Asked if the United States favore.l sanctions against Israel, Mr. Dulles said this country would not act unilaterally but would act in accordance with UN decisions. As to whether the United States favors sanctions to compel Israel compliance on withdrawal, he would not answer directly. He said the issue depended on the United Nations and the U.S. actions would be taken within that context.

Explaining why he felt Israel would withdraw, Mr. Dulles said Israel was a country, like most free countries, which has a decent respect for the opinion of mankind, He added that Israel depends for its future existence on international good will. Therefore, he felt, Israel will heed the UN vote,

Mr, Dulles made clear that he had no information on what Israel planned to do. But he thought a country with the traditions and democratic instincts of Israel and which was itself a creature of the UN, would respect UN wishes.

The Secretary of State said Egypt also could be expected to respect the voice of the General Assembly on Suez Canal passage of Israel shipping. He admitted that no effort was made previously to put moral pressure on Egypt in this connection. Now, he said, there was a greater recognition of the problem. He hoped greater tranquillity would come and felt also the moral views of nations would influence Egypt.

Mr. Dulles refused to say whether King Saud of Saudi Arabia has been asked about discrimination against personnel of Jewish faith which bars them from the Dhahran air-base.

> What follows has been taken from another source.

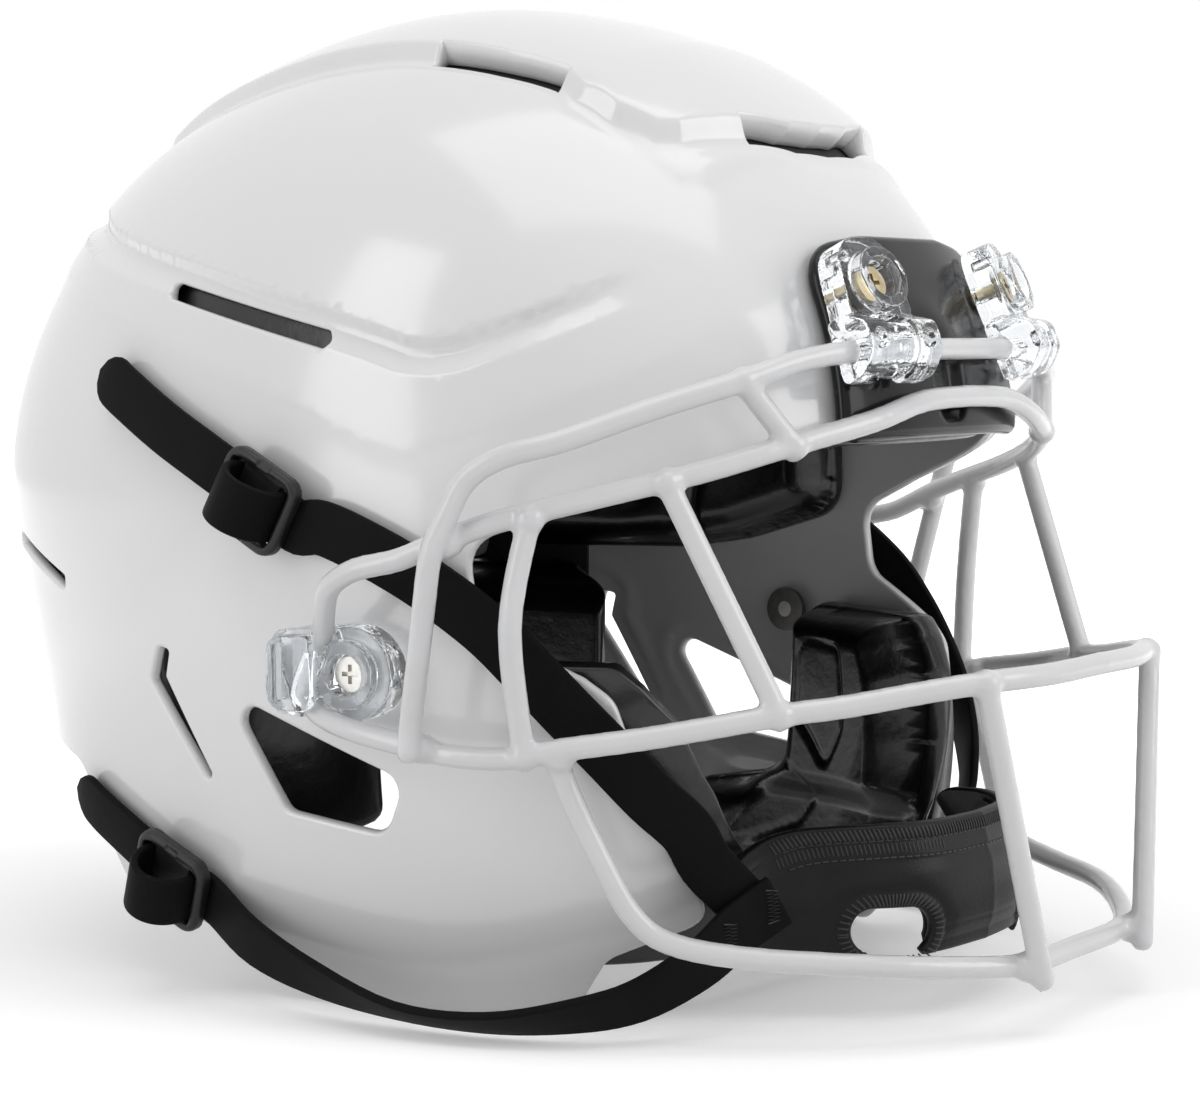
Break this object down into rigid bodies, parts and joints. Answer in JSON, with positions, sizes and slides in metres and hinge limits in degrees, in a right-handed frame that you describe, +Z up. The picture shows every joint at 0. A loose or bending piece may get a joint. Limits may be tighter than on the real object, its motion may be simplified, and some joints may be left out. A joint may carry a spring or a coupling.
{
  "type": "american football helmet",
  "caption": "Football helmet: vented one-piece shell with a raised crown rib, black bumper, welded wire face guard in clear clips, padded liner and a four-point strap with a soft chin cup.",
  "frame": {"origin": "Middle of the box on the plane of the jaw flaps' feet, under the helmet.", "axes": "+Z up. -Y is the wearer's front, +X the wearer's left. The helmet is symmetric about X = 0."},
  "size_m": [0.283, 0.3599, 0.281],
  "materials": {
    "shell": "high-gloss moulded polycarbonate",
    "bumper": "glossy black moulding",
    "liner": "black vinyl-skinned foam",
    "guard_coat": "glossy light grey dip coating over steel wire",
    "clear_clip": "clear moulded polycarbonate",
    "steel": "plated steel",
    "buckle": "black nylon moulding",
    "strap": "black coated webbing with a soft sheen",
    "cup": "soft black leather look",
    "cup_liner": "black padded lining"
  },
  "bodies": {
    "helmet": {"shell": "shell", "front_bumper": "bumper", "brow_pad": "liner", "crown_pad": "liner", "back_pad": "liner", "side_pad_left": "liner", "side_pad_right": "liner", "jaw_pad_left": "liner", "jaw_pad_right": "liner", "mask_top_bar": "guard_coat", "mask_eye_bar": "guard_coat", "mask_mid_bar": "guard_coat", "mask_jaw_bar": "guard_coat", "mask_front_posts": "guard_coat", "mask_eye_struts": "guard_coat", "mask_side_struts": "guard_coat", "mask_brow_struts": "guard_coat", "front_clip_left": "clear_clip", "front_clip_right": "clear_clip", "side_clip_left": "clear_clip", "side_clip_right": "clear_clip", "front_clip_screws": "steel", "front_clip_nuts": "steel", "side_clip_screws": "steel", "side_clip_nuts": "steel", "snap_studs": "steel", "snap_stud_nuts": "steel", "upper_strap_left": "strap", "upper_strap_right": "strap", "lower_strap_left": "strap", "lower_strap_right": "strap"},
    "upper_snap_left_set": {"upper_buckle_left": "buckle", "upper_snap_left": "steel", "upper_tail_left": "strap"},
    "upper_snap_right_set": {"upper_buckle_right": "buckle", "upper_snap_right": "steel", "upper_tail_right": "strap"},
    "lower_snap_left_set": {"lower_buckle_left": "buckle", "lower_snap_left": "steel", "lower_tail_left": "strap"},
    "lower_snap_right_set": {"lower_buckle_right": "buckle", "lower_snap_right": "steel", "lower_tail_right": "strap"},
    "cup_set": {"chin_cup": "cup", "chin_cup_liner": "cup_liner"}
  },
  "joints": [
    {"name": "upper_snap_swivel_left", "type": "hinge", "parent": "helmet", "child": "upper_snap_left_set", "pos_m": [0.11698, 0.016, 0.14], "axis": [1, -0.0065, 0.0021], "range_deg": [-6, 6]},
    {"name": "upper_snap_swivel_right", "type": "hinge", "parent": "helmet", "child": "upper_snap_right_set", "pos_m": [-0.11698, 0.016, 0.14], "axis": [-1, -0.0065, 0.0021], "range_deg": [-6, 6]},
    {"name": "lower_snap_swivel_left", "type": "hinge", "parent": "helmet", "child": "lower_snap_left_set", "pos_m": [0.11061, 0.052, 0.033], "axis": [0.9726, 0.1167, -0.2009], "range_deg": [-6, 6]},
    {"name": "lower_snap_swivel_right", "type": "hinge", "parent": "helmet", "child": "lower_snap_right_set", "pos_m": [-0.11061, 0.052, 0.033], "axis": [-0.9726, 0.1167, -0.2009], "range_deg": [-6, 6]},
    {"name": "chin_cup_swing", "type": "hinge", "parent": "helmet", "child": "cup_set", "pos_m": [0, -0.082, 0.03], "axis": [1, 0, 0], "range_deg": [-1, 8]}
  ]
}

He said he preferred not to comment while talks were in progress.

Commenting on the status today of the 1950 Tripartite Declaration, Mr. Dulles said the United States at “least” abides by it but he was not sure other parties feel bound by it. He still consider it a valid statement of U.S. policy. No discussion has been held on a U.S., British, French meeting on the tripartite question he said. But, he added, it was normal in due course that talks will be held later by President Eisenhower bilaterally with Britain and France.

Mr. Dulles said he did not think the story of the recent Middle Eastern crisis could be told to Congress now. He said it was a kind of story which should not be told until it has become a matter for the historians rather than the politicians.